Yeah, just like a monopoly on operating systems... It quite probably IS illegal, but who do you think will do anything about it?
Saying it's the first games that REQUITE a hardware upgrade is rubbish. The first game that required a 3D card was the exact same deal. The first game that required 4 megs of ram etc...
If the developers want to force you to upgrade, fine, I won't buy their titles then. I really couldn't care less about Doom 3 or Half Life 2. (And I say this is as a huge fan of both games earlier versions.) I've long since stopped caring about whether I can run a particular game. I used to care, but now the system specs are getting so retarded that it's just not worth wasting time or money on, especially when current hardware hasn't even been fully utilised.
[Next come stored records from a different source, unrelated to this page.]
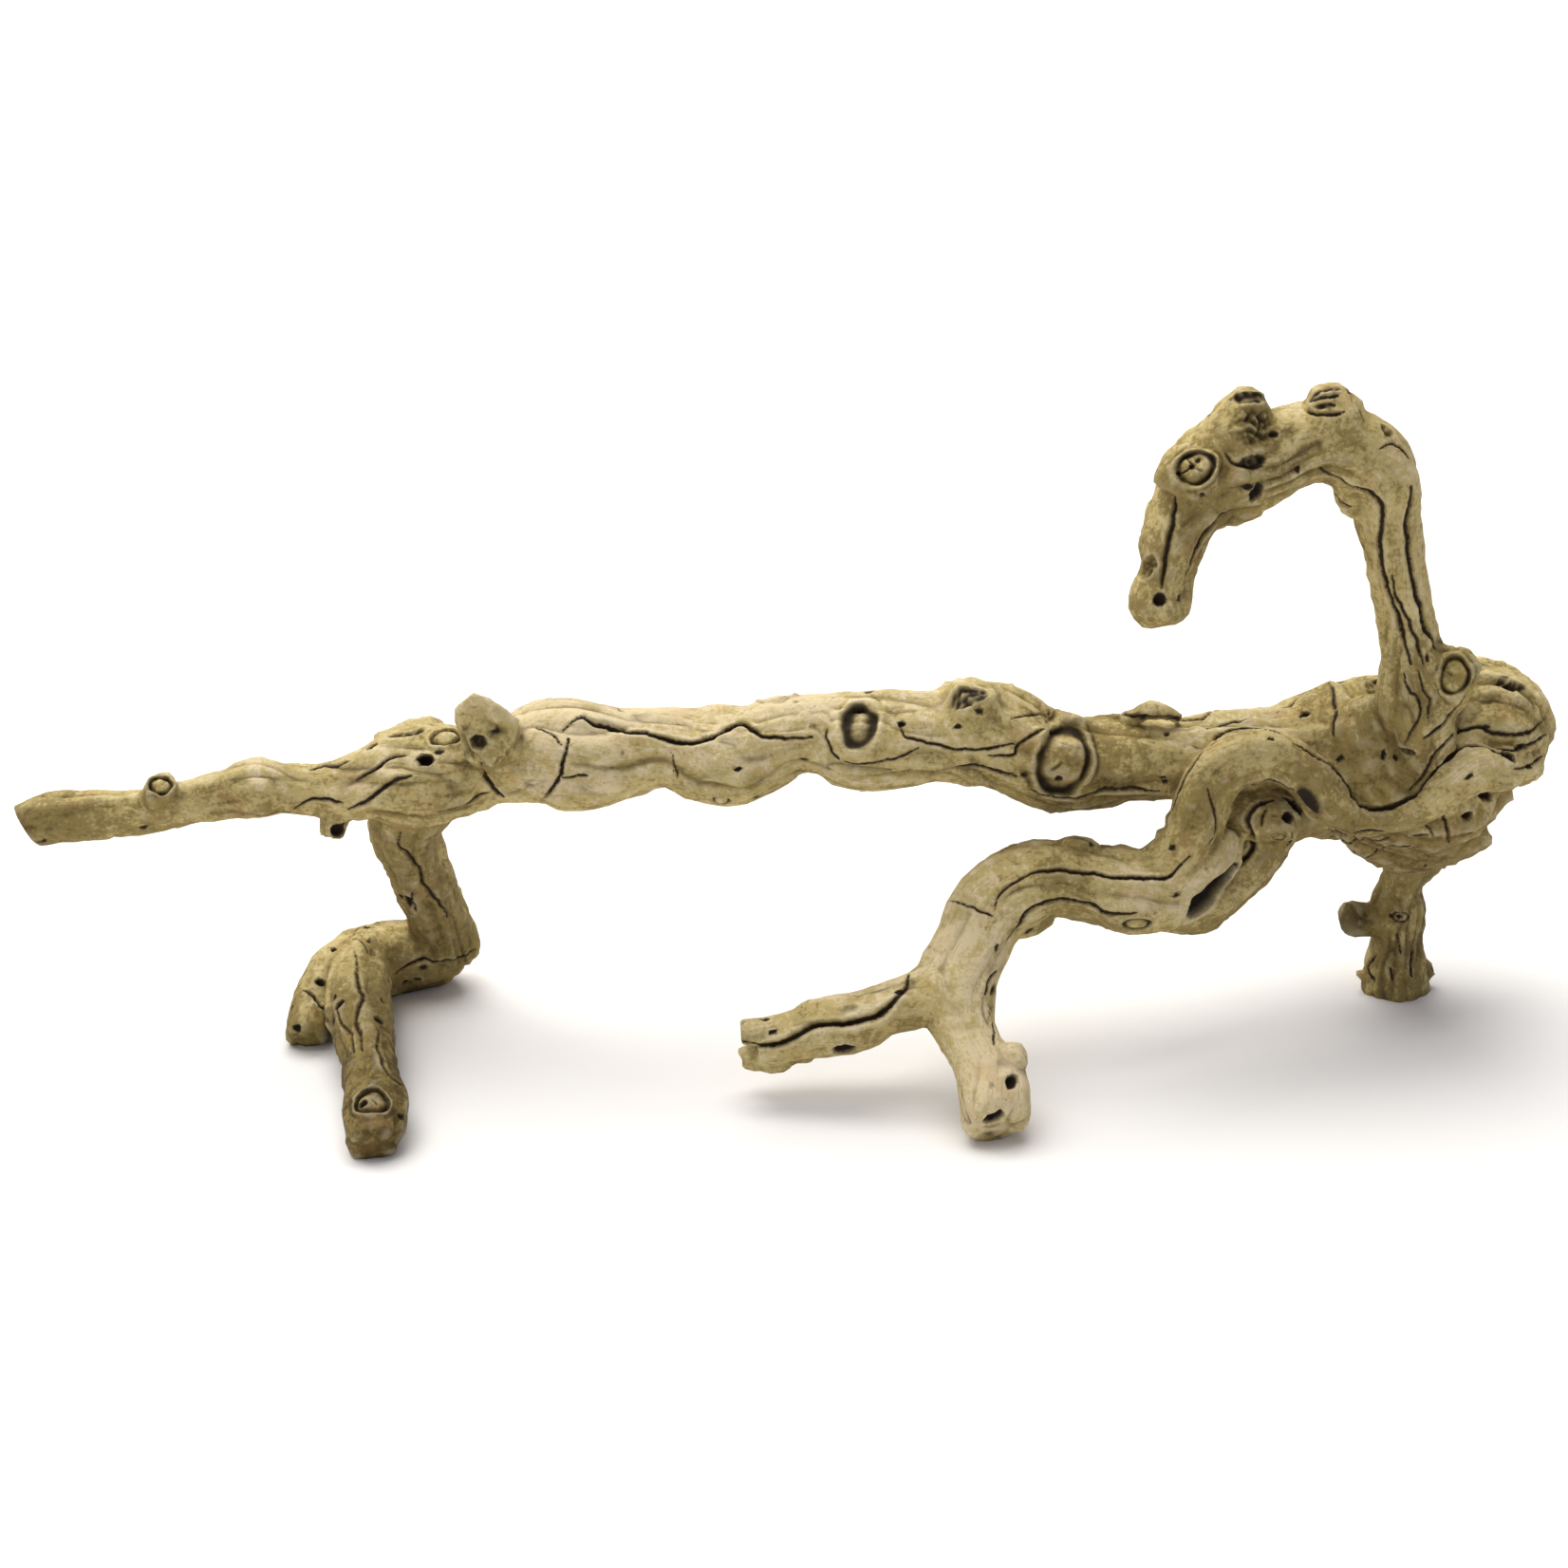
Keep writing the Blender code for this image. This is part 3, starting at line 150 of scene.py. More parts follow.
driftwood = {
    "cell": 0.72 * mm,  # voxel of the fused body
    "weld": 0.01 * mm,
    "relaxing": 36,  # rounds of smoothing after that
    "triangles": 194000,
    "keepMarks": 0.05,  # how much sooner a face away from cracks and knots is given up
    "sampleStep": 2.5 * mm,  # along a limb
    "markStep": 0.6 * mm,  # along a crack
    "limbReach": 1.6,  # radii from its centre line where a limb's grain ends
    "twist": 7.0,  # radians a metre that the grain winds round a limb
    "flute": (60, 10, 0.075),  # length and width in mm, and depth as a share of the radius
    "lump": (26, 0.9),  # size and height in mm
    "ribs": (34, 2.6, 0.2),  # fine ribs of the sandblasted grain: length, width, height
    "bands": (55, 5.5, 0.5),  # and broader ones
    "bumps": ((14, 0.8), (6, 0.55), (2.6, 0.34)),  # size and height of the uneven skin, roughest last
    "checks": (80, 7.5, 0.7),  # thin drying cracks: length, spacing, depth
    "checked": (90, 14),  # length and width of the stretches that have them
    "crackShare": (0.85, 0.68),  # of the listed depth and width that a crack has
    "crackLip": (0.28, 2.0, 0.8),  # height, distance and width, in depths and half widths of the crack
    "nubSpacing": 8 * mm,  # between the small bud scars along a limb
    "nubSize": (1.1, 2.4),  # of the smallest in mm, and how much more the largest has
    "nubShare": 0.6,  # the others are worm holes
    "wormHole": 1.1 * mm,
    "surroundings": (36, 120),  # rounds of smoothing for the near and the wide ones of a point
    "toneAndPaintedTopLight": (0.08, 0.28),  # how much darker all is, and how much paler what faces up: painted light from above
    "seed": 11,
}

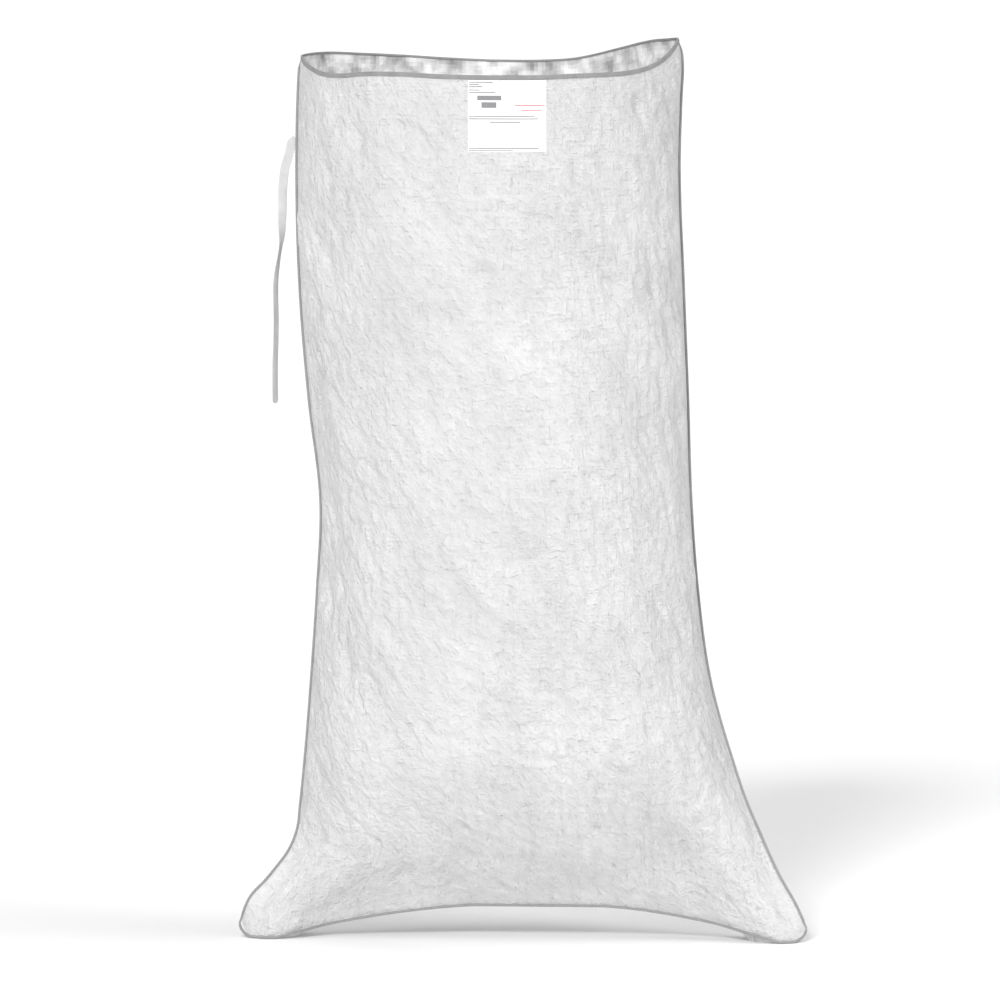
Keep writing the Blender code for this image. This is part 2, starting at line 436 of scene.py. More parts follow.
        foot = self.foot_share(inset)
        spread = self.foot_half_depth * foot * hump(height, self.foot_fade)
        sink = self.foot_sink * foot * foot * smooth(height / self.foot_touch)
        sink = sink * hump(height, self.foot_sink_fade)
        back = np.sin(angle) > 0
        behind = y + spread * (2 * smooth(height / self.foot_heel) - 1)
        y = np.where(back, behind, -y - spread)
        z = np.where(back, z - sink, z)
        y = y - self.twist * x / self.seam_right * (1 - smooth(height / self.twist_fade))
        return np.stack((x, y, np.maximum(z, 0.0)), axis=-1)

    def angle_of(self, around: np.ndarray, height: np.ndarray) -> np.ndarray:
        """Angle of a place on the cloth.

        Args:
            around: distances round the sack.
            height: heights above the bottom fold.

        Returns:
            Angles from 0 to pi, below 0 on the front layer.
        """
        girth = 2 * self.flat_width
        around = np.mod(around, girth)
        front = around < self.flat_width
        share = np.where(front, around, girth - around) / self.flat_width
        level = np.clip(height / self.mouth_height, 0.0, 1.0)
        row = self.table_rows * level ** (1 / self.table_power)
        angle = interpolate(self.angles, row, share * self.table_columns, looped=False)
        return np.where(front, -angle, angle)

    def around_at(self, x: np.ndarray, height: np.ndarray) -> np.ndarray:
        """Distance round the sack of places on the front.

        Args:
            x: the places' x.
            height: their heights above the bottom fold.

        Returns:
            The distance round the sack of each place.
        """
        left, right = self.side_edges(height)
        wanted = np.arccos(np.clip((2 * x - left - right) / (right - left), -1.0, 1.0))
        tries = np.linspace(0.0, self.flat_width, self.width_points)
        flat = [
            np.interp(-angle, self.angle_of(tries, np.full(tries.shape, level)), tries)
            for angle, level in zip(wanted.ravel(), height.ravel())
        ]
        return np.array(flat).reshape(x.shape)

    def surface(self, around: np.ndarray, height: np.ndarray) -> np.ndarray:
        """Points of the cloth at distances round the sack and heights."""
        around, height = np.broadcast_arrays(np.asarray(around, float), np.asarray(height, float))
        return self.point(self.angle_of(around, height), height)

    def normals(self, around: np.ndarray, height: np.ndarray) -> np.ndarray:
        """Directions out of the cloth.

        Args:
            around: distances round the sack.
            height: heights above the bottom fold.

        Returns:
            One direction of length 1 for each place.
        """
        across = self.surface(around + self.near, height) - self.surface(around - self.near, height)
        low = np.maximum(height - self.near, 0.0)
        up = self.surface(around, height + self.near) - self.surface(around, low)
        return unit(np.cross(across, up))

    def fold(self, angle: np.ndarray, height: np.ndarray) -> tuple[np.ndarray, np.ndarray]:
        """Folded edge of the cloth, and the directions out of it that lie between its two layers.

        Args:
            angle: angles from 0 to pi along the edge.
            height: heights above the bottom fold, 0 on the bottom fold itself.

        Returns:
            The points of the edge and the directions.
        """
        points = self.point(angle, height)
        along = unit(np.gradient(points, axis=0))
        reach = np.clip(angle, self.fold_reach, math.pi - self.fold_reach)
        level = np.maximum(height, self.lowest_section)
        front = unit(self.point(-reach, level) - points)
        back = unit(self.point(reach, level) - points)
        inward = front + back
        outward = (inward * along).sum(axis=1, keepdims=True) * along - inward
        return points, unit(outward)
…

For the longest time the developers of software said about my particular graphics card (GeForce MX420. Essentially a GeForce 2) that it can't have reflective water surfaces. "It just can't be done on a card that low" they said. I've had two developers say that practically verbatim...
And then along comes Unreal Tournament 2K4... And OH LOOK! Fully reflective water textures. It wouldn't be so bad if developers fully explored what they can do with a card and push it to it's limits, but it's become a case of "Bollocks to this, let's just say you need a higher card".
In short, developer laziness is what has led to this, and I've heard that from people in the industry.